_GOAL_:
Identify the lines that contain the word "frame", then copy them.

────────────────

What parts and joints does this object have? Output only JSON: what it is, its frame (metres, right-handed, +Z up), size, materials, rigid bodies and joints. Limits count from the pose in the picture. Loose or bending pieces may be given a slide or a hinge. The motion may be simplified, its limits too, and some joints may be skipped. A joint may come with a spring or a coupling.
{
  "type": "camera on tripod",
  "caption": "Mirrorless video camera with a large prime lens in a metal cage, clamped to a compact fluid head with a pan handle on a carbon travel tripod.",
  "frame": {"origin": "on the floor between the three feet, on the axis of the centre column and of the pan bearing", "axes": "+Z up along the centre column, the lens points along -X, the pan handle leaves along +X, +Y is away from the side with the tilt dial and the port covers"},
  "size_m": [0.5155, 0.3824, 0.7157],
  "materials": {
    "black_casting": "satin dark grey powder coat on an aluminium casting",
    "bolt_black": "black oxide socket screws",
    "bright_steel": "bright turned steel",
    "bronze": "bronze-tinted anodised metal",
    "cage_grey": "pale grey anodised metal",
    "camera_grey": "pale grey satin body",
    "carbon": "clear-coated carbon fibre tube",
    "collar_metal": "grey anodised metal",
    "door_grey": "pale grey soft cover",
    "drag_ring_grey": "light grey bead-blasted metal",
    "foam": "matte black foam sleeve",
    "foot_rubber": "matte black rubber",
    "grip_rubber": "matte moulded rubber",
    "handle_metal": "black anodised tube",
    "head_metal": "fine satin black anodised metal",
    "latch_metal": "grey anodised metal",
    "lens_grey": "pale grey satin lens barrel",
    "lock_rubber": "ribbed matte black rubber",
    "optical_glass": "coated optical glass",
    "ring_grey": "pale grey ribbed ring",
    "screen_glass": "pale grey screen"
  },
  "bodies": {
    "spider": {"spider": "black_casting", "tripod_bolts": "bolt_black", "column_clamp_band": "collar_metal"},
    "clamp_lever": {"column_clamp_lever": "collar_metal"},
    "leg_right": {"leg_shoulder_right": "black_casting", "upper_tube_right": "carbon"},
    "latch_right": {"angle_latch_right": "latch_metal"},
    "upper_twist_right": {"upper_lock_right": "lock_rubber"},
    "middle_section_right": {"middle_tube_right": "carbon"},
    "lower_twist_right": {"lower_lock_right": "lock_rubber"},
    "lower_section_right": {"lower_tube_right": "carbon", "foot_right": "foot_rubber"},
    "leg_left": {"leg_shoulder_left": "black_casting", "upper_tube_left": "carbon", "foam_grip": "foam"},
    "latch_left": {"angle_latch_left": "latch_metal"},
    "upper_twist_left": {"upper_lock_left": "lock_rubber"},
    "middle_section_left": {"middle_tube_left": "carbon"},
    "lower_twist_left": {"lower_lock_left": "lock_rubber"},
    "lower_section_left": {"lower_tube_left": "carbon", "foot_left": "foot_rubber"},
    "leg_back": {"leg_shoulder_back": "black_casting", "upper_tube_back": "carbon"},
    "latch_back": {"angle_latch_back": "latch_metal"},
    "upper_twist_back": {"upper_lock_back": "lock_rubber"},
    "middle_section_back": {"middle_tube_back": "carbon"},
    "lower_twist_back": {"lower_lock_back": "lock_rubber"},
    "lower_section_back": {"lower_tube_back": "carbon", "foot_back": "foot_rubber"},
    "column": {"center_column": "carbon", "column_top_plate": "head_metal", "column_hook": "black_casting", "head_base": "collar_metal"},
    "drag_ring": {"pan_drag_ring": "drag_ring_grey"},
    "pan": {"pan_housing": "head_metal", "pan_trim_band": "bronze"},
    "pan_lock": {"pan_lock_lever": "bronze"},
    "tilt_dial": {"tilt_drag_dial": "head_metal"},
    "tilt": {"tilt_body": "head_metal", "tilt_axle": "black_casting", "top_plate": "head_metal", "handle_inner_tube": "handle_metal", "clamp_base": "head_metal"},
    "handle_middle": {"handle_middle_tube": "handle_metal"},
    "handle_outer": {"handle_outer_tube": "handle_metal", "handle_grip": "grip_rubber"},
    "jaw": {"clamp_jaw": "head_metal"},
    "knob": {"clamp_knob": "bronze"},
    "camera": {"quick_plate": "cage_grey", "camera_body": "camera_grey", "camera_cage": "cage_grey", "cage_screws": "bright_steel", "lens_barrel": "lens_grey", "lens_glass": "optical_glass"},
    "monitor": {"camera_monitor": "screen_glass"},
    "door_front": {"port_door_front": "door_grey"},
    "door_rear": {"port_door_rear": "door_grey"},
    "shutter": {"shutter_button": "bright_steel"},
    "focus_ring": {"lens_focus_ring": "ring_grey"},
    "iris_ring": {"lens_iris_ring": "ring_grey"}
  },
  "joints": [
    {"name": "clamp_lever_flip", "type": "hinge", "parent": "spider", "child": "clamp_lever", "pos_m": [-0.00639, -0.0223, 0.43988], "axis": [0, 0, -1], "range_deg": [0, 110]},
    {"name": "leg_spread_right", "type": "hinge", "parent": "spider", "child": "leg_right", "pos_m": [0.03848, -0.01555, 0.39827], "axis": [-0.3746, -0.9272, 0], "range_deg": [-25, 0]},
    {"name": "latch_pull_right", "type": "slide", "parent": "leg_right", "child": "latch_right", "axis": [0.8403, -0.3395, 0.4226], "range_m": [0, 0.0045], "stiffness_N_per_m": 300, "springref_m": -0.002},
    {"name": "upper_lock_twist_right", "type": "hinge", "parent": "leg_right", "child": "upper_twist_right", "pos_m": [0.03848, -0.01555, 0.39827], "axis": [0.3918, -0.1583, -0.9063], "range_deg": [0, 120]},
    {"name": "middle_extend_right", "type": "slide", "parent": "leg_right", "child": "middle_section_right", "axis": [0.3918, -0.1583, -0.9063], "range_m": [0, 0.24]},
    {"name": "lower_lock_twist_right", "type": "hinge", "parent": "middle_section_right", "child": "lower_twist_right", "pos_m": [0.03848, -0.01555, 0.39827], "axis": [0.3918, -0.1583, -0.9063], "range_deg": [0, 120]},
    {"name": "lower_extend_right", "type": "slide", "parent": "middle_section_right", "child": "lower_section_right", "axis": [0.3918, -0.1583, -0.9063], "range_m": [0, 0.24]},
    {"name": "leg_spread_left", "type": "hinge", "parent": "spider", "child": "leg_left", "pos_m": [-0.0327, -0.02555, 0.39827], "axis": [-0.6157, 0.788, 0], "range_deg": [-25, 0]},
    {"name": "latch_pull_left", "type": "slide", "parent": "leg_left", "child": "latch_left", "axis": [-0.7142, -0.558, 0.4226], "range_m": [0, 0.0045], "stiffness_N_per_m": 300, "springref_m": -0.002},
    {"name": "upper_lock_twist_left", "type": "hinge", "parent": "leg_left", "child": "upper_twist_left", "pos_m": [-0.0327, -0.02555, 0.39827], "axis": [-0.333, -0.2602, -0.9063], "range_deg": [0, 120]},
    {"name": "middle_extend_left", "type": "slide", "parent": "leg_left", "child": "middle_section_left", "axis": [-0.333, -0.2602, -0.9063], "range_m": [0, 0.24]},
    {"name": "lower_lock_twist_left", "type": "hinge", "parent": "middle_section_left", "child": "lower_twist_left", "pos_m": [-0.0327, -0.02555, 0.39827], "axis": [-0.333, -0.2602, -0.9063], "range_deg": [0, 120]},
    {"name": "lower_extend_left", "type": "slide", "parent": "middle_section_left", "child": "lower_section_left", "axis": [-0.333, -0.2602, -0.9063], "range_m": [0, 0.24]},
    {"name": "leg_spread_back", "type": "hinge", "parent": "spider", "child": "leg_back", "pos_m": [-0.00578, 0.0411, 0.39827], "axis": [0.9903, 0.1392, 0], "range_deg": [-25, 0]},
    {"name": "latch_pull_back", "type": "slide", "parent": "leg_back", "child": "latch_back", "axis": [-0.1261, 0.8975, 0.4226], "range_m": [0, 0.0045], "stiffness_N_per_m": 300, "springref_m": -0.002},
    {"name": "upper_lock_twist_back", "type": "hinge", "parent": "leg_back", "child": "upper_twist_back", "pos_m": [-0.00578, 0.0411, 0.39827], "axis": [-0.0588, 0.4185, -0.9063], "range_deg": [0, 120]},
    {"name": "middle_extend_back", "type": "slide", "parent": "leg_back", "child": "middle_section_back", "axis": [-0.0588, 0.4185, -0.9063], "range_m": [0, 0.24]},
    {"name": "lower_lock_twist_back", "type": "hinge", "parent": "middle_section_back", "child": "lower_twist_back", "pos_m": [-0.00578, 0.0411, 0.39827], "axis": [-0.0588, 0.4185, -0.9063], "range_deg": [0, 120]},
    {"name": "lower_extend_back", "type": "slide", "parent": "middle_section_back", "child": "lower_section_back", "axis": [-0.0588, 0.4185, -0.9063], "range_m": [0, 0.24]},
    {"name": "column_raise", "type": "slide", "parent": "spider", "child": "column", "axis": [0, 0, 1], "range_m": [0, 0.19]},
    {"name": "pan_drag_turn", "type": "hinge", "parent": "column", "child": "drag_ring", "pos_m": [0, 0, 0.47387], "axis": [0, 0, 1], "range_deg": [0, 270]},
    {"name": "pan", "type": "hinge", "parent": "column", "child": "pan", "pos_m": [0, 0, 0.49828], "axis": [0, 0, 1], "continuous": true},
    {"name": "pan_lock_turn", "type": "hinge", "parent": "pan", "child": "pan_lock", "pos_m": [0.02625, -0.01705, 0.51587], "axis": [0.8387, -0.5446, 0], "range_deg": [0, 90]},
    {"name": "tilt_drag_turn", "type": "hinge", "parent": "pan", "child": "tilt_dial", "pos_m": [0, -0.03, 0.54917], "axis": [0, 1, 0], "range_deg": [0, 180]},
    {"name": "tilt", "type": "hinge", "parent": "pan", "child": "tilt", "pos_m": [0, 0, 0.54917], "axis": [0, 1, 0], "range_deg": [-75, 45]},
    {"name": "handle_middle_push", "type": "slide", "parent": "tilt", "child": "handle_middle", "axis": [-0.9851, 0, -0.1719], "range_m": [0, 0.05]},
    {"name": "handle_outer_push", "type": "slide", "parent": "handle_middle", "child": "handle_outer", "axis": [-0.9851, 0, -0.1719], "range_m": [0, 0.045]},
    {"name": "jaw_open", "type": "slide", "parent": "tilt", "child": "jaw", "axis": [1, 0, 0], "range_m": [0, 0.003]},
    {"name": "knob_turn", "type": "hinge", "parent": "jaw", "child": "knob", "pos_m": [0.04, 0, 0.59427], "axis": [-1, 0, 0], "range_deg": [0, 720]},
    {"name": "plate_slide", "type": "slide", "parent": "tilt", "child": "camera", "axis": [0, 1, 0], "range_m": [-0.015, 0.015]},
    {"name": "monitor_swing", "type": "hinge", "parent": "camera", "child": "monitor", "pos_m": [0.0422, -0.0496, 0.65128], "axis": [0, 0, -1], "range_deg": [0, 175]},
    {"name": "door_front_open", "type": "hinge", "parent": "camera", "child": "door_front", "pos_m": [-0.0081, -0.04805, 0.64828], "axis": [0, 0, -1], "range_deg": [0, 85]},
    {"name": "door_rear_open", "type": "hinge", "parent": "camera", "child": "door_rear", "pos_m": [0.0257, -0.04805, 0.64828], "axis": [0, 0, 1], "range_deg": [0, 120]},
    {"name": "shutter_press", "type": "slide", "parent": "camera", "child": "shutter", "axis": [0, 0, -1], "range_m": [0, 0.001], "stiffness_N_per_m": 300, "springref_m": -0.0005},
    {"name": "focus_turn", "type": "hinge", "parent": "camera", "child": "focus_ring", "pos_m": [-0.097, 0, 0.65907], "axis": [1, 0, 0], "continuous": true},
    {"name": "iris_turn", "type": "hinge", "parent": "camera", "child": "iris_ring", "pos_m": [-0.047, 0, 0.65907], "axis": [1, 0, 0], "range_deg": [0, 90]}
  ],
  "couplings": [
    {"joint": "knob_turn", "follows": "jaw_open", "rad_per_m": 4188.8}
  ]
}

────────────────

_REPLY TO THE TASK_:
What parts and joints does this object have? Output only JSON: what it is, its frame (metres, right-handed, +Z up), size, materials, rigid bodies and joints. Limits count from the pose in the picture. Loose or bending pieces may be given a slide or a hinge. The motion may be simplified, its limits too, and some joints may be skipped. A joint may come with a spring or a coupling.
  "frame": {"origin": "on the floor between the three feet, on the axis of the centre column and of the pan bearing", "axes": "+Z up along the centre column, the lens points along -X, the pan handle leaves along +X, +Y is away from the side with the tilt dial and the port covers"},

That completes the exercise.